RECORD LIST:
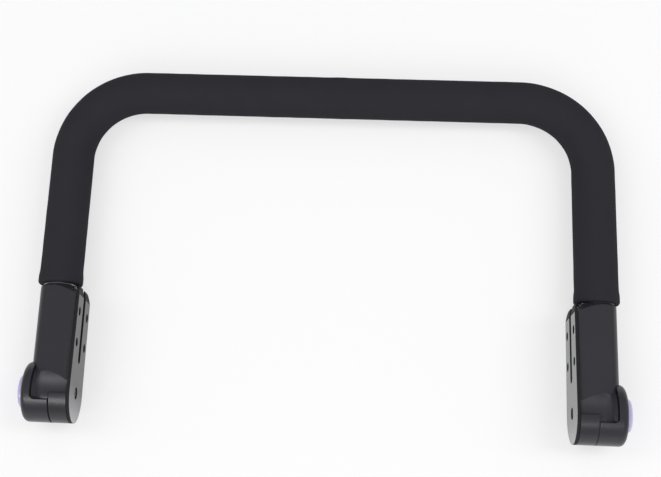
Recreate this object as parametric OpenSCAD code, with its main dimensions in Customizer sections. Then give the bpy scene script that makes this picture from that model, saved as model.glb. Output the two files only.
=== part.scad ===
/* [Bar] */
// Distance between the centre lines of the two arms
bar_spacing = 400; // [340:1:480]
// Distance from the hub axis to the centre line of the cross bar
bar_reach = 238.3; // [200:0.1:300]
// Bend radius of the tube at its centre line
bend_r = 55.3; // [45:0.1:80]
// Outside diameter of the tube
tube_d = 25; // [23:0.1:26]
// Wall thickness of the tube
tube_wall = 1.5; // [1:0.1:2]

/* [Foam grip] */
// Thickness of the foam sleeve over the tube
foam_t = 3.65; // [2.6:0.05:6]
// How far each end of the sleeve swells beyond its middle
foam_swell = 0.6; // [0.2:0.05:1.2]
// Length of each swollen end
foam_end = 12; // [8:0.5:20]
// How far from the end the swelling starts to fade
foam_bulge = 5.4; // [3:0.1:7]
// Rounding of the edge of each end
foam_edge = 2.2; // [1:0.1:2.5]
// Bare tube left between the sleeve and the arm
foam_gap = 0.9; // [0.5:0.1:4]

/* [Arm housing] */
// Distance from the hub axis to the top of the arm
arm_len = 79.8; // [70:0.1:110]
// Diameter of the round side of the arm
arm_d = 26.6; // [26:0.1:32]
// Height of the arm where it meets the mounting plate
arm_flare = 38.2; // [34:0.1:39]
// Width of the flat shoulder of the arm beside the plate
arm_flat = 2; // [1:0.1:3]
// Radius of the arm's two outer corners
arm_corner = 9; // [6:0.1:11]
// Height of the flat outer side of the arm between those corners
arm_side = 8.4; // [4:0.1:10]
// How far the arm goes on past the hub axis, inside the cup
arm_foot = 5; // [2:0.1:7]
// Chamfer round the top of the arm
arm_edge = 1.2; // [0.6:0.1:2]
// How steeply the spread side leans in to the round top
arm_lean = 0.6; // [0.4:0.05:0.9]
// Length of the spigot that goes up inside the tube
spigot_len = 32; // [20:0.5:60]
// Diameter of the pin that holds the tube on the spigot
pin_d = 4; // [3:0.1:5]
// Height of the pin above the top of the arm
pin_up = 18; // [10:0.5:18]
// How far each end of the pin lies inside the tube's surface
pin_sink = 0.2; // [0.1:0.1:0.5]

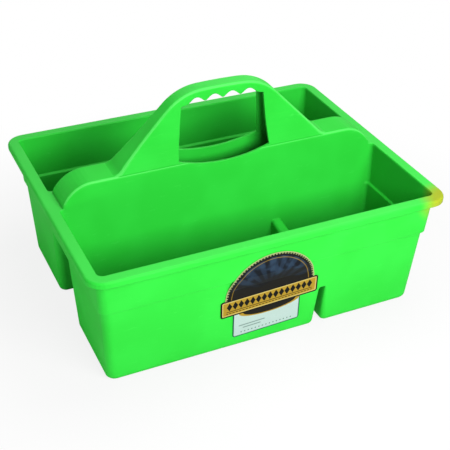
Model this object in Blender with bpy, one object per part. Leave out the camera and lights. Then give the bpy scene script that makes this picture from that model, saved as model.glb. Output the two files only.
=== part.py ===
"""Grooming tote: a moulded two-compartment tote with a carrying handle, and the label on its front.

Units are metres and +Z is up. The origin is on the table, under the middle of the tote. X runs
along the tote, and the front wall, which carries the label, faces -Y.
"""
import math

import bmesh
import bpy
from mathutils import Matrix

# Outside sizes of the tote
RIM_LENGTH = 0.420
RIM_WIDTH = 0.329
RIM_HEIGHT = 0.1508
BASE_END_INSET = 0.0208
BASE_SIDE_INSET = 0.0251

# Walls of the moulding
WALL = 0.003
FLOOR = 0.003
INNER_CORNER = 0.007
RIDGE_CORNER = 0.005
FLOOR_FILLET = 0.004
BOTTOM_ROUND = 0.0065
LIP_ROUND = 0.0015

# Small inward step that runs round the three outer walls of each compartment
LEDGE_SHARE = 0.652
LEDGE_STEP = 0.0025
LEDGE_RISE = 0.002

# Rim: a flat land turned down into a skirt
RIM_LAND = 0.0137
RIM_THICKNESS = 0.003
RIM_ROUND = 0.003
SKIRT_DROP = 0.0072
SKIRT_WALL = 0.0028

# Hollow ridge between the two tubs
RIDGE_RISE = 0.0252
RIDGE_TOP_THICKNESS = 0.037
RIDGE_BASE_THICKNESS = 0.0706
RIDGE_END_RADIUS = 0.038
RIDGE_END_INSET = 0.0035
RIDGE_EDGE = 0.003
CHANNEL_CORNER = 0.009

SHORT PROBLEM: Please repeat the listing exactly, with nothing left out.

FULL OUTPUT:
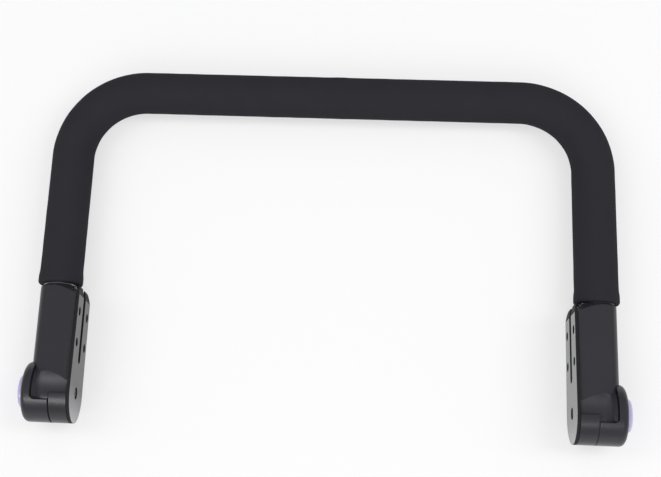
Recreate this object as parametric OpenSCAD code, with its main dimensions in Customizer sections. Then give the bpy scene script that makes this picture from that model, saved as model.glb. Output the two files only.
=== part.scad ===
/* [Bar] */
// Distance between the centre lines of the two arms
bar_spacing = 400; // [340:1:480]
// Distance from the hub axis to the centre line of the cross bar
bar_reach = 238.3; // [200:0.1:300]
// Bend radius of the tube at its centre line
bend_r = 55.3; // [45:0.1:80]
// Outside diameter of the tube
tube_d = 25; // [23:0.1:26]
// Wall thickness of the tube
tube_wall = 1.5; // [1:0.1:2]

/* [Foam grip] */
// Thickness of the foam sleeve over the tube
foam_t = 3.65; // [2.6:0.05:6]
// How far each end of the sleeve swells beyond its middle
foam_swell = 0.6; // [0.2:0.05:1.2]
// Length of each swollen end
foam_end = 12; // [8:0.5:20]
// How far from the end the swelling starts to fade
foam_bulge = 5.4; // [3:0.1:7]
// Rounding of the edge of each end
foam_edge = 2.2; // [1:0.1:2.5]
// Bare tube left between the sleeve and the arm
foam_gap = 0.9; // [0.5:0.1:4]

/* [Arm housing] */
// Distance from the hub axis to the top of the arm
arm_len = 79.8; // [70:0.1:110]
// Diameter of the round side of the arm
arm_d = 26.6; // [26:0.1:32]
// Height of the arm where it meets the mounting plate
arm_flare = 38.2; // [34:0.1:39]
// Width of the flat shoulder of the arm beside the plate
arm_flat = 2; // [1:0.1:3]
// Radius of the arm's two outer corners
arm_corner = 9; // [6:0.1:11]
// Height of the flat outer side of the arm between those corners
arm_side = 8.4; // [4:0.1:10]
// How far the arm goes on past the hub axis, inside the cup
arm_foot = 5; // [2:0.1:7]
// Chamfer round the top of the arm
arm_edge = 1.2; // [0.6:0.1:2]
// How steeply the spread side leans in to the round top
arm_lean = 0.6; // [0.4:0.05:0.9]
// Length of the spigot that goes up inside the tube
spigot_len = 32; // [20:0.5:60]
// Diameter of the pin that holds the tube on the spigot
pin_d = 4; // [3:0.1:5]
// Height of the pin above the top of the arm
pin_up = 18; // [10:0.5:18]
// How far each end of the pin lies inside the tube's surface
pin_sink = 0.2; // [0.1:0.1:0.5]

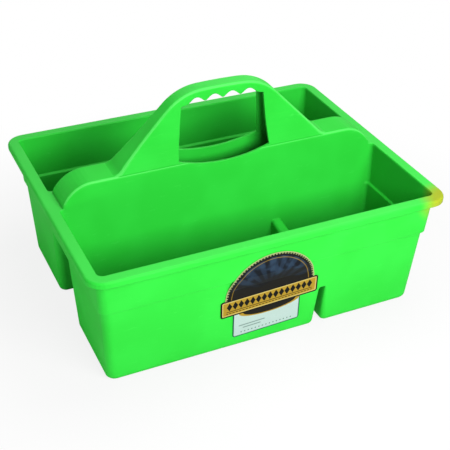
Model this object in Blender with bpy, one object per part. Leave out the camera and lights. Then give the bpy scene script that makes this picture from that model, saved as model.glb. Output the two files only.
=== part.py ===
"""Grooming tote: a moulded two-compartment tote with a carrying handle, and the label on its front.

Units are metres and +Z is up. The origin is on the table, under the middle of the tote. X runs
along the tote, and the front wall, which carries the label, faces -Y.
"""
import math

import bmesh
import bpy
from mathutils import Matrix

# Outside sizes of the tote
RIM_LENGTH = 0.420
RIM_WIDTH = 0.329
RIM_HEIGHT = 0.1508
BASE_END_INSET = 0.0208
BASE_SIDE_INSET = 0.0251

# Walls of the moulding
WALL = 0.003
FLOOR = 0.003
INNER_CORNER = 0.007
RIDGE_CORNER = 0.005
FLOOR_FILLET = 0.004
BOTTOM_ROUND = 0.0065
LIP_ROUND = 0.0015

# Small inward step that runs round the three outer walls of each compartment
LEDGE_SHARE = 0.652
LEDGE_STEP = 0.0025
LEDGE_RISE = 0.002

# Rim: a flat land turned down into a skirt
RIM_LAND = 0.0137
RIM_THICKNESS = 0.003
RIM_ROUND = 0.003
SKIRT_DROP = 0.0072
SKIRT_WALL = 0.0028

# Hollow ridge between the two tubs
RIDGE_RISE = 0.0252
RIDGE_TOP_THICKNESS = 0.037
RIDGE_BASE_THICKNESS = 0.0706
RIDGE_END_RADIUS = 0.038
RIDGE_END_INSET = 0.0035
RIDGE_EDGE = 0.003
CHANNEL_CORNER = 0.009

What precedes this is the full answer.